### Directive
Which lines hold the word "this"? Show each of them.

### Stored data
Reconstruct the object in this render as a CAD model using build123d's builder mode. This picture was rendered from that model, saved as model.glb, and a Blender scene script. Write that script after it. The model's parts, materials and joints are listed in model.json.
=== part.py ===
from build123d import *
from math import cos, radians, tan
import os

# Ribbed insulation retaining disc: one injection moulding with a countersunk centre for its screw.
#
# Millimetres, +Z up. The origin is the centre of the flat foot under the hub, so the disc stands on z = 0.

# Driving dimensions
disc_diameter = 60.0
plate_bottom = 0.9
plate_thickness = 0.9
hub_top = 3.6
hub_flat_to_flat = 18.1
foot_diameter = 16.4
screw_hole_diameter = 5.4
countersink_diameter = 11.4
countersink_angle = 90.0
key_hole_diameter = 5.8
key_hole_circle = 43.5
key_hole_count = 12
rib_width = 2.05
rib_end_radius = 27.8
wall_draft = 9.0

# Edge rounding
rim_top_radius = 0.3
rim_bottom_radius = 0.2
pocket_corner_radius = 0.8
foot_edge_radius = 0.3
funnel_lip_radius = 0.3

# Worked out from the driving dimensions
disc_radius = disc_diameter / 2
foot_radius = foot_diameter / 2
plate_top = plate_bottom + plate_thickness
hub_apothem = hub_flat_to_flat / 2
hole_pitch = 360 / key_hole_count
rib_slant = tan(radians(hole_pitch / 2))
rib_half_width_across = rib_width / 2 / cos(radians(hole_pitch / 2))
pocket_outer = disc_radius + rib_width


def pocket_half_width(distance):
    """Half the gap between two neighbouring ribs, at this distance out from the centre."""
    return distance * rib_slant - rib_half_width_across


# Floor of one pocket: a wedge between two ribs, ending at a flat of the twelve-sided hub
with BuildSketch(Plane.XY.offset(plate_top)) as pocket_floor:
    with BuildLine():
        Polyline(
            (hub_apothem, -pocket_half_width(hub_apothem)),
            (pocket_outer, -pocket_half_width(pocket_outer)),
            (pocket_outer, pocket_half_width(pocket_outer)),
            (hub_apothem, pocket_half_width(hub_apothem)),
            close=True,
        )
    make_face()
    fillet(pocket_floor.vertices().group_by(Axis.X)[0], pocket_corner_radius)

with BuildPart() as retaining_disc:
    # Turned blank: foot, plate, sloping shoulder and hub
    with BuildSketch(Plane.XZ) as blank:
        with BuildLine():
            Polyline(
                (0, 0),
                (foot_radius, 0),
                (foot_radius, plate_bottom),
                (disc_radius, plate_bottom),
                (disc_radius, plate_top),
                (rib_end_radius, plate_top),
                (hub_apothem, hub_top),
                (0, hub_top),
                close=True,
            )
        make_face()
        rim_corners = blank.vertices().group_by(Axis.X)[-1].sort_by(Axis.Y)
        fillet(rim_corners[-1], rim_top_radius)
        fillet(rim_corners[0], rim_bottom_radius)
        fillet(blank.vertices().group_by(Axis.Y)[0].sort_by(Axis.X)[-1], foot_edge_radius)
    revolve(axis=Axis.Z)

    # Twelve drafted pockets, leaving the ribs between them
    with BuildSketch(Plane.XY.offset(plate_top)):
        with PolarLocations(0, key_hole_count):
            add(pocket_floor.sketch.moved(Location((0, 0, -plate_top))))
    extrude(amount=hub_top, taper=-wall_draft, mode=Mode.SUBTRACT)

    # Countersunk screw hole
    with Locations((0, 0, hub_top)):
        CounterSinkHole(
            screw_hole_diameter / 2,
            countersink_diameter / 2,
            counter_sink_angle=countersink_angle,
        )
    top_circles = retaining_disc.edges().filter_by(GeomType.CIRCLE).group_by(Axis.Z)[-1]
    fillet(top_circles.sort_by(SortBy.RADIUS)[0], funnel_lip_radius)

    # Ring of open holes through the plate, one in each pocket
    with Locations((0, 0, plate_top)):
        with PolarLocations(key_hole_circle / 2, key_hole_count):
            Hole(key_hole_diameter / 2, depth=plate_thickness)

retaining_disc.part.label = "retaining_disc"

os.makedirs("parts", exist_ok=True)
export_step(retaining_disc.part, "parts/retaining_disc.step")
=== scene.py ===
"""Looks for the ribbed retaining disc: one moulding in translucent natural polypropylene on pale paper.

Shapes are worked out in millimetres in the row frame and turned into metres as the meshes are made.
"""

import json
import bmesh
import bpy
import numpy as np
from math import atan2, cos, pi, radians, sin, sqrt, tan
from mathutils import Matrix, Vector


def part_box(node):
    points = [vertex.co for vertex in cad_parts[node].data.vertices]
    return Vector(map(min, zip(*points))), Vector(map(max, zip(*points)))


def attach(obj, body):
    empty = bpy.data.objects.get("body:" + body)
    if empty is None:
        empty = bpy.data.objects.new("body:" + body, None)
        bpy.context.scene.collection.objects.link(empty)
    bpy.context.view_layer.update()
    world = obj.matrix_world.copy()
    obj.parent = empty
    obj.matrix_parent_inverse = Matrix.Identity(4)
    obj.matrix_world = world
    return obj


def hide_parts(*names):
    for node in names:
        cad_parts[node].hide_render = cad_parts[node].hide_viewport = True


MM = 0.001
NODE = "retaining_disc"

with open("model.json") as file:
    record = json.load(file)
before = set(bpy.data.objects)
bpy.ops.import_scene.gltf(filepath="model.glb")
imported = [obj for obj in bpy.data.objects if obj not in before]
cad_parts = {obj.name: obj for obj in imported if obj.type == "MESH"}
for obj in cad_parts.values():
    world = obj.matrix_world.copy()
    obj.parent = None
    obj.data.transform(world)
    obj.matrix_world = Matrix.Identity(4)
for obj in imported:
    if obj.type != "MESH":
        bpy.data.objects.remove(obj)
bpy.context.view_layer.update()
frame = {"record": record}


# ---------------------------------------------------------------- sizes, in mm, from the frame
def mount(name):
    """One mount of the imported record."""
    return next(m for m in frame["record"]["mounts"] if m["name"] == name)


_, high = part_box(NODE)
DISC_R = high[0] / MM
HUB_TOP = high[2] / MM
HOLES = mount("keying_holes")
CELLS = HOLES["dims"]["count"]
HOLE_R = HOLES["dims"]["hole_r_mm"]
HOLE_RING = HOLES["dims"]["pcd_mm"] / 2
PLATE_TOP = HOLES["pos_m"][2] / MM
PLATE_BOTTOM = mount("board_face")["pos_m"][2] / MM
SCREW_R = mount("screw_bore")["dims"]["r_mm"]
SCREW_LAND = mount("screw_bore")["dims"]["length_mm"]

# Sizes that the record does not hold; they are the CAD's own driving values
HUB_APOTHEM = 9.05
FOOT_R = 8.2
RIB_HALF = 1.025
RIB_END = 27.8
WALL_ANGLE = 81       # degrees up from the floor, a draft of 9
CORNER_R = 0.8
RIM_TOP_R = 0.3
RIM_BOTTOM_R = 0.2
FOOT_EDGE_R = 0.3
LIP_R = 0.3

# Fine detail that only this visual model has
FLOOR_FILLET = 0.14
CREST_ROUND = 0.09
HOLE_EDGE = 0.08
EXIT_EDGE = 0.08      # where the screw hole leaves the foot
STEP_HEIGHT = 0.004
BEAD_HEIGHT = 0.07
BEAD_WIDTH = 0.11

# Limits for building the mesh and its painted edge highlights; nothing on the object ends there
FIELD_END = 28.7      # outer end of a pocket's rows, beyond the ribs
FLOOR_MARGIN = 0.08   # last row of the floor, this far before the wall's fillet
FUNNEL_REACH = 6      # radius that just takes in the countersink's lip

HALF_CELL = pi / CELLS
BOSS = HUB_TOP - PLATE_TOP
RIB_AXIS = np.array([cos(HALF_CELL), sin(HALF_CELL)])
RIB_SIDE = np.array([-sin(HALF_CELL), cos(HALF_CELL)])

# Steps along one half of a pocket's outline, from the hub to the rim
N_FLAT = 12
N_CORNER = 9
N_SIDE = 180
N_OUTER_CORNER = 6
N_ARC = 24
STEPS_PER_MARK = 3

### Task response
Reconstruct the object in this render as a CAD model using build123d's builder mode. This picture was rendered from that model, saved as model.glb, and a Blender scene script. Write that script after it. The model's parts, materials and joints are listed in model.json.
    """Half the gap between two neighbouring ribs, at this distance out from the centre."""
# Fine detail that only this visual model has
FLOOR_MARGIN = 0.08   # last row of the floor, this far before the wall's fillet